Haiku is way too overused


To the students of Huntley High School, haiku is more than a Japanese poem with 17 syllables and three lines.  Haiku is something that interferes with their everyday lives.  
     Within my hours upon hours of homework one night, I began to notice a trend.  I logged on to my Haiku LMS account to see that there were four classes listed. As I am only in one blended class, I became frightened by the fact that majority of my classes were heavily involved online.
The Haiku Learning Management System, originally intended for blended courses, is now having a bigger impact at Huntley High School.  Many Huntley High teachers are turning to Haiku LMS for their teacher websites now to post information such as PowerPoint notes and study guides. 
     With many teachers transforming their classes to be more technologically-friendly, teachers often post daily events and reminders on their Haiku LMS page and encourage students to visit the page often. 
     In my case, I walk into my seventh hour AP Language and Composition class to find the Haiku LMS page greeting me with bell work, daily events, homework, and long term assignments.  While convenient, the Haiku LMS format takes away the traditional format of students scrambling to find their assignment notebooks while their teachers tell them their homework for the night.  
     Through this Haiku LMS format, students are beginning to lose touch with their teachers and simply take advantage of finding the homework or notes online at a later time.  By finding this information later, students are losing the connection they once had with their teachers.  
     On the contrary, the Haiku LMS system does create a sense of unity on a different spectrum: a sense of school unity.  The 2012 Mock Election and Lip Dub sign-up were held through a school-wide Haiku LMS site, allowing for an easy way for students to participate in school activities by simply going online.
     The Haiku LMS system believes that their site adds harmony, simplicity, and community to an online learning experience.  While its features add ease to the blended classes, it can take away the simplicity of the standard classroom environments that some students enjoy. 
Students should not be forced into using Haiku LMS if that is something that they do not want.  That’s why students have the option to take blended courses, but it’s not required. 
By incorporating Haiku LMS into more classes, the students of Huntley High are losing their right to choose what they want to take and what method they take it, whether it is blended or traditional.  

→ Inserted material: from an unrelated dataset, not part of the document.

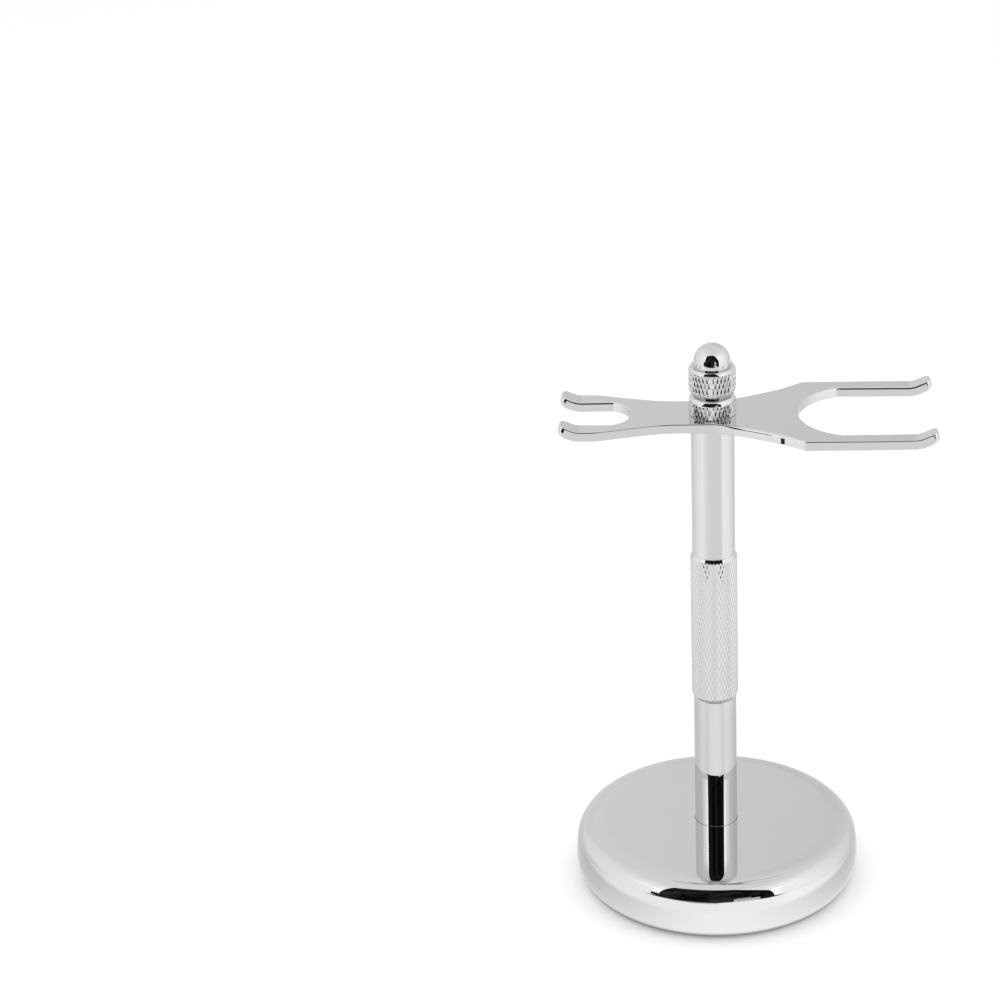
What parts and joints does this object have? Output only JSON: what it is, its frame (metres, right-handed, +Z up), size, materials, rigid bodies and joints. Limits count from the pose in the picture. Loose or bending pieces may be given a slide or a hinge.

     Even though it adds convenience to the traditional classroom atmosphere, Haiku LMS should only be used for blended courses at this time.  
     The more the Haiku LMS system is used in the traditional classroom, the students will take a less active part in their learning.  The students of Huntley High School learn many different ways, and they should be able to continue learning the way they have learned for many years if they so choose. If Haiku LMS really is supposed to make learning easier, why make it more complicated for students.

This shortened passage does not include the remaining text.